By Brooks Barnes / New York Times News Service
Dead. Embalmed. Buried. A year ago, that is what most movie studios would have said about live-action musicals, pointing to a long line of box-office calamities: Rock of Ages, Burlesque, Jersey Boys, Across the Universe, Nine.
The few out-and-out successes in recent decades have been adaptations of Broadway classics (Les Misérables, 2012) or marketed in misleading ways. When 20th Century Fox was selling Baz Luhrmann’s hit Moulin Rouge! in 2001, the studio was so afraid that people would stay home if they knew it was a musical that the trailer rather awkwardly tried to avoid singing at all costs.
But Hollywood, excited in part by the critical and commercial success of La La Land, which cost Lionsgate $30 million to make and has taken in $132 million worldwide as it streaks toward the Academy Awards, is taking out its jazz hands again.
There are roughly 20 musicals in the works at studios, according to the film database IMDBpro. Some are live-action adaptations of classic animated musicals, like Beauty and the Beast, directed by Bill Condon and set for release by Disney in March. Others are films (among them, Wicked) based on contemporary Broadway hits.
Moreover, several studios—for the first time since the 1990s—are devoting meaningful resources to break-into-song films with original music. This year Fox will release The Greatest Showman, which stars Hugh Jackman as circus impresario P.T. Barnum; it has a dozen original songs. Disney has Bob the Musical, about a man whose life becomes filled with song after a head injury. Universal Pictures won a bidding war for an untitled musical comedy starring Josh Gad, with original songs by composer-lyricists Alan Menken and Stephen Schwartz.
There are several reasons for renewed studio interest, said Marc Platt, a La La Land producer whose other projects include an original song-and-dance film that will star Will Ferrell and Kristen Wiig and a sequel to Mary Poppins with a new score.

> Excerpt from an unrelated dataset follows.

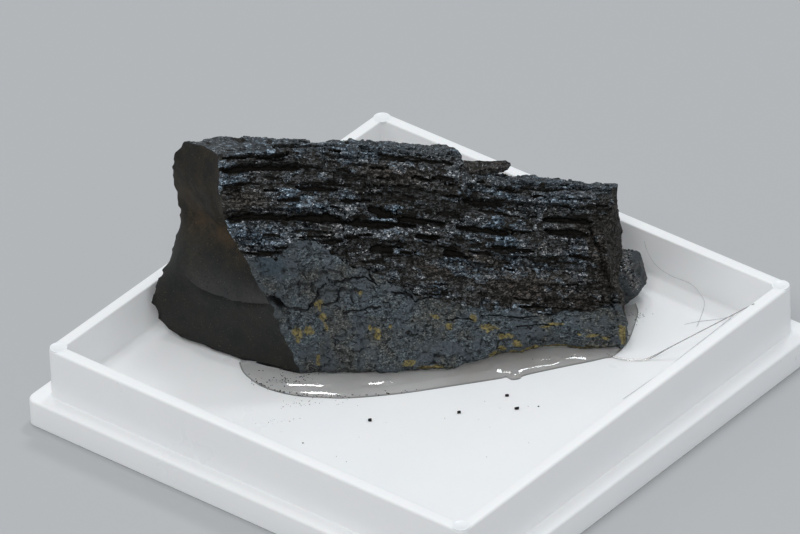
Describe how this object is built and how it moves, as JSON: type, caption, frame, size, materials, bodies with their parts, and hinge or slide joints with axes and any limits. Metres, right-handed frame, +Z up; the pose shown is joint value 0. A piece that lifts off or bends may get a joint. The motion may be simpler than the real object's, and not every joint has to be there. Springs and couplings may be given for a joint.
{
  "type": "vivianite specimen in a tray",
  "caption": "Dark, layered vivianite chunk with stepped ledges, fixed with clear glue in a white square specimen tray.",
  "frame": {"origin": "centre of the tray's underside, the middle of the square it rests on", "axes": "+Z up out of the tray; X and Y along the tray's sides; the stone lies along the diagonal from -X -Y to +X +Y with its ledged front face towards +X -Y"},
  "size_m": [0.056, 0.056, 0.0247],
  "materials": {
    "tray": "satin white moulded plastic",
    "vivianite": "dark, part matte and part glinting mineral",
    "glue": "clear hot glue"
  },
  "bodies": {
    "root": {"tray": "tray", "vivianite": "vivianite", "glue": "glue"}
  },
  "joints": []
}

“Thankfully, as much as Hollywood is interested in brands, I think people are still looking for originality and freshness,” Platt said. “Musicals can also be their own brand: They have an event status. I also think the ceiling on the audience is lifting. You’ve got a new generation of fans who have grown up with television shows, like Glee.”
Platt added, “Music has a way of getting inside all of us and lifting us up.” Put another way, there is an inherent entertainment proposition in musicals, a heightened emotional experience that people go to the movies to find.

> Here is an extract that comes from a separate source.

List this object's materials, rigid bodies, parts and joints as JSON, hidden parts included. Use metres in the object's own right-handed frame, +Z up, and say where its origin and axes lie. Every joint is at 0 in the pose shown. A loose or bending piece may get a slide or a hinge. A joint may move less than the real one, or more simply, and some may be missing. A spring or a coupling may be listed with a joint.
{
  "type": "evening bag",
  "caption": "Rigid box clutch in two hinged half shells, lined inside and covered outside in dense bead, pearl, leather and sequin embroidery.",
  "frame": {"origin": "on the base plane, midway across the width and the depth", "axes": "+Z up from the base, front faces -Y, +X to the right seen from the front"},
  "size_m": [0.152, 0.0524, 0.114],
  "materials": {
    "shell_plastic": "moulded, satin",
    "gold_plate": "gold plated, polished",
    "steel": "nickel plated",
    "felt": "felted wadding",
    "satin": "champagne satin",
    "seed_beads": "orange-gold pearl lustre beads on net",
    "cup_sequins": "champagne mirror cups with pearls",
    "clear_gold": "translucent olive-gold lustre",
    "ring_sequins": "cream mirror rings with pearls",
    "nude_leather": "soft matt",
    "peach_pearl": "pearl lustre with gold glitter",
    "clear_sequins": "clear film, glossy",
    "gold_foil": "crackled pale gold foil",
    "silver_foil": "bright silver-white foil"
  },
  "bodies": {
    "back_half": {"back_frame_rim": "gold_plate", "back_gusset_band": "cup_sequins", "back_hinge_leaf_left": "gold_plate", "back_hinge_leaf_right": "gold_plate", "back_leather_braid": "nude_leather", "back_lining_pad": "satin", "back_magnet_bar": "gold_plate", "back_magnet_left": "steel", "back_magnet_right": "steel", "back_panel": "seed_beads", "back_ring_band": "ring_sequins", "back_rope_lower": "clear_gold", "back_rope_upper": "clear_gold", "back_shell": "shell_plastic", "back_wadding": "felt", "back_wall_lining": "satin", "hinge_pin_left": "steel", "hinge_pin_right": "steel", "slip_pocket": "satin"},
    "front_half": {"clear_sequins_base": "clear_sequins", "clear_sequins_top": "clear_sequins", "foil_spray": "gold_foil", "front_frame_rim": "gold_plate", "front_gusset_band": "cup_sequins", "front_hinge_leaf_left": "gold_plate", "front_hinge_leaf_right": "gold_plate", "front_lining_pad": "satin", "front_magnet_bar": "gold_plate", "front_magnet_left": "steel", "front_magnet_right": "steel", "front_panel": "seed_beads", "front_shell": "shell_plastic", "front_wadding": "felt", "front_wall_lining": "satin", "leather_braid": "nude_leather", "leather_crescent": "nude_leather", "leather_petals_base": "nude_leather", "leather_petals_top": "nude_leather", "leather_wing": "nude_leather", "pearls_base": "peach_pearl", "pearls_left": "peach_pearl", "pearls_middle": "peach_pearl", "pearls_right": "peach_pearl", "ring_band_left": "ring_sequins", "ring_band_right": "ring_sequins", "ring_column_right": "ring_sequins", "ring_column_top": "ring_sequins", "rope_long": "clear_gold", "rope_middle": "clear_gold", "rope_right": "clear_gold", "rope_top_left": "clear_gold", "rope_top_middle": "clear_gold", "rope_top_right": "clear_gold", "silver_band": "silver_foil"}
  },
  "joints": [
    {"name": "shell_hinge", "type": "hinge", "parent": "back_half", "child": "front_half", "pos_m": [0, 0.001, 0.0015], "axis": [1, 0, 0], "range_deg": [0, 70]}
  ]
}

Platt, a former senior executive at Universal (and the father of Ben Platt, star of the hit stage production Dear Evan Hansen), has in many ways become Hollywood’s go-to producer of movie musicals. In 2014 he shepherded Disney’s adaptation of the Stephen Sondheim musical Into the Woods, which took in $213 million worldwide. As a major force behind Wicked on Broadway, Platt is working with Stephen Daldry (who directed the film version of Billy Elliot) to bring a movie version to theaters in 2019. “Yes, still on track,” Platt said of that long-gestating project.
Nothing fuels a Hollywood boom (or a boomlet, as the case may be with musicals) like a track record of success. And some studio executives said they were becoming more open to musicals because the animated variety had experienced such a renaissance. Frozen was a monster hit, selling $1.3 billion in tickets worldwide. Over the past few months, three animated musicals—Sing, Moana and Trolls—have taken in a combined $1 billion at the global box office. Disney will release a sing-along version of Moana (with lyrics on the screen, karaoke style) on January 27.

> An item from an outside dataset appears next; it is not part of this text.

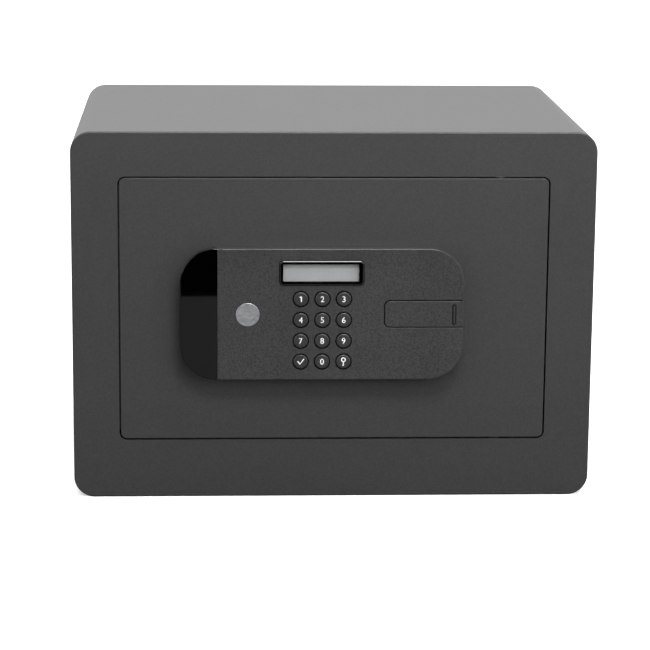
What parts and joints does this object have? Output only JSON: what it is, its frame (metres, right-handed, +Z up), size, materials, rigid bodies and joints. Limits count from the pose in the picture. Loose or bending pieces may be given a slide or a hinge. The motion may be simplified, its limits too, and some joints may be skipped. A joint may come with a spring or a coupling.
{
  "type": "in-room safe",
  "caption": "Compact steel in-room safe: wrapped body, flush door on a concealed hinge, motor-driven locking bolts, keypad panel with display and sliding override-lock cover.",
  "frame": {"origin": "centre of the body's footprint, on the underside, at the centre of the floor fixing holes", "axes": "+X to the right seen from the front, -Y out of the front face, +Z up"},
  "size_m": [0.35, 0.2659, 0.25],
  "materials": {
    "body_paint": "fine satin powder coat, anthracite",
    "door_paint": "fine satin powder coat, anthracite",
    "inner_paint": "satin powder coat",
    "felt": "needle felt",
    "zinc_steel": "zinc plated",
    "bright_steel": "bright chrome plated",
    "bronze": "plain sintered bronze",
    "screw_steel": "zinc plated",
    "motor_plastic": "moulded",
    "cable_sheath": "smooth sheath",
    "cover_plastic": "fine moulded grain",
    "battery_wrap": "printed film wrap",
    "gloss_black": "polished",
    "fascia_plastic": "moulded spark grain",
    "board_green": "solder mask",
    "key_rubber": "moulded silicone",
    "display_grey": "reflective display, off",
    "clear_window": "clear",
    "badge_metal": "fine satin, plain",
    "lock_brass": "nickel plated",
    "key_plastic": "satin moulded, white legend"
  },
  "bodies": {
    "body": {"body_shell": "body_paint", "front_frame": "body_paint", "back_plate": "body_paint", "floor_mat": "felt", "door_stop_top": "inner_paint", "door_stop_bottom": "inner_paint", "door_stop_left": "inner_paint", "bolt_keeper": "zinc_steel", "upper_hinge_block": "inner_paint", "lower_hinge_block": "inner_paint", "hinge_bushes": "bronze"},
    "door": {"door_plate": "door_paint", "door_hinge_blocks": "inner_paint", "hinge_pins": "zinc_steel", "bolt_guide": "zinc_steel", "motor_bracket": "zinc_steel", "gear_motor": "motor_plastic", "motor_cable": "cable_sheath", "cover_posts": "zinc_steel", "inner_cover": "cover_plastic", "inner_cover_screws": "screw_steel", "battery_holder": "cover_plastic", "battery_contacts": "zinc_steel", "battery_hinge_pin": "zinc_steel", "battery_1": "battery_wrap", "battery_2": "battery_wrap", "battery_3": "battery_wrap", "battery_4": "battery_wrap", "panel_base": "gloss_black", "grip_end": "gloss_black", "lock_well": "gloss_black", "panel_screws": "screw_steel", "fascia": "fascia_plastic", "circuit_board": "board_green", "key_mat": "key_rubber", "display_module": "display_grey", "display_window": "clear_window", "display_bezel": "gloss_black", "badge_disc": "badge_metal", "override_cylinder": "lock_brass", "cylinder_nut": "zinc_steel"},
    "bolts": {"bolt_carriage": "zinc_steel", "locking_bolts": "bright_steel"},
    "drive_pinion": {"drive_pinion": "zinc_steel"},
    "override_lock": {"override_plug": "lock_brass", "override_cam": "zinc_steel"},
    "override_cover": {"override_cover": "fascia_plastic"},
    "battery_cover": {"battery_cover": "cover_plastic"},
    "key_1": {"key_1": "key_plastic"},
    "key_2": {"key_2": "key_plastic"},
    "key_3": {"key_3": "key_plastic"},
    "key_4": {"key_4": "key_plastic"},
    "key_5": {"key_5": "key_plastic"},
    "key_6": {"key_6": "key_plastic"},
    "key_7": {"key_7": "key_plastic"},
    "key_8": {"key_8": "key_plastic"},
    "key_9": {"key_9": "key_plastic"},
    "key_enter": {"key_enter": "key_plastic"},
    "key_0": {"key_0": "key_plastic"},
    "key_menu": {"key_menu": "key_plastic"}
  },
  "joints": [
    {"name": "door_swing", "type": "hinge", "parent": "body", "child": "door", "pos_m": [0.111, -0.1182, 0.13], "axis": [0, 0, 1], "range_deg": [0, 110]},
    {"name": "bolt_throw", "type": "slide", "parent": "door", "child": "bolts", "axis": [-1, 0, 0], "range_m": [0, 0.02]},
    {"name": "drive_pinion_spin", "type": "hinge", "parent": "door", "child": "drive_pinion", "pos_m": [-0.066, -0.093, 0.07663], "axis": [0, -1, 0], "range_deg": [0, 145]},
    {"name": "override_turn", "type": "hinge", "parent": "door", "child": "override_lock", "pos_m": [0.046, -0.115, 0.13], "axis": [0, 1, 0], "range_deg": [0, 90]},
    {"name": "cover_slide", "type": "slide", "parent": "door", "child": "override_cover", "axis": [1, 0, 0], "range_m": [0, 0.028]},
    {"name": "battery_cover_swing", "type": "hinge", "parent": "door", "child": "battery_cover", "pos_m": [0.073, -0.0732, 0.131], "axis": [0, 0, -1], "range_deg": [0, 100]},
    {"name": "key_1_press", "type": "slide", "parent": "door", "child": "key_1", "axis": [0, 1, 0], "range_m": [0, 0.0009], "stiffness_N_per_m": 500},
    {"name": "key_2_press", "type": "slide", "parent": "door", "child": "key_2", "axis": [0, 1, 0], "range_m": [0, 0.0009], "stiffness_N_per_m": 500},
    {"name": "key_3_press", "type": "slide", "parent": "door", "child": "key_3", "axis": [0, 1, 0], "range_m": [0, 0.0009], "stiffness_N_per_m": 500},
    {"name": "key_4_press", "type": "slide", "parent": "door", "child": "key_4", "axis": [0, 1, 0], "range_m": [0, 0.0009], "stiffness_N_per_m": 500},
    {"name": "key_5_press", "type": "slide", "parent": "door", "child": "key_5", "axis": [0, 1, 0], "range_m": [0, 0.0009], "stiffness_N_per_m": 500},
    {"name": "key_6_press", "type": "slide", "parent": "door", "child": "key_6", "axis": [0, 1, 0], "range_m": [0, 0.0009], "stiffness_N_per_m": 500},
    {"name": "key_7_press", "type": "slide", "parent": "door", "child": "key_7", "axis": [0, 1, 0], "range_m": [0, 0.0009], "stiffness_N_per_m": 500},
    {"name": "key_8_press", "type": "slide", "parent": "door", "child": "key_8", "axis": [0, 1, 0], "range_m": [0, 0.0009], "stiffness_N_per_m": 500},
    {"name": "key_9_press", "type": "slide", "parent": "door", "child": "key_9", "axis": [0, 1, 0], "range_m": [0, 0.0009], "stiffness_N_per_m": 500},
    {"name": "key_enter_press", "type": "slide", "parent": "door", "child": "key_enter", "axis": [0, 1, 0], "range_m": [0, 0.0009], "stiffness_N_per_m": 500},
    {"name": "key_0_press", "type": "slide", "parent": "door", "child": "key_0", "axis": [0, 1, 0], "range_m": [0, 0.0009], "stiffness_N_per_m": 500},
    {"name": "key_menu_press", "type": "slide", "parent": "door", "child": "key_menu", "axis": [0, 1, 0], "range_m": [0, 0.0009], "stiffness_N_per_m": 500}
  ],
  "couplings": [
    {"joint": "drive_pinion_spin", "follows": "bolt_throw", "rad_per_m": 125}
  ]
}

Some studios have also had recent success with pseudo-musicals, including films like Pitch Perfect that rely on pop hits and mostly keep the singing to stage settings. Television may also be giving film executives confidence; specials like The Wiz Live! and Grease: Live have reintroduced break-into-song entertainment to a mass audience.
Still, not everyone in Hollywood is convinced of a musical comeback. Kevin Goetz, chief executive of the film research company Screen Engine/ASI, said in an e-mail that he had no research indicating increased demand. “I think it’s a long shot to think that animated movies with music, which have been around for years now, have a material effect in increasing the desire to see live-action musicals,” he added.
If La La Land is an exception to the box-office rules, it is becoming quite an exception. On social-media sites, like Instagram and Facebook, young people—no prompting from Lionsgate, it promises—have been uploading videos of themselves singing “Audition” one of the film’s showcase numbers. During the past week, the soundtrack has shot up the sales charts.
La La Land, starring Emma Stone and Ryan Gosling as aspiring performers, won a record seven Golden Globe Awards on January 8, including one for Damien Chazelle’s directing and one for Justin Hurwitz’s score. Powered by that publicity pop, the film took in about $14.5 million over the weekend (its sixth in release) in North America. The producers of La La Land also include Jordan Horowitz and Fred Berger.
The weekend’s No. 1 film was the feel-good drama Hidden Figures, which collected a strong $20 million. Produced by Chernin Entertainment and Levantine Films and released by Fox, Hidden Figures has a domestic total after four weeks of about $54.8 million.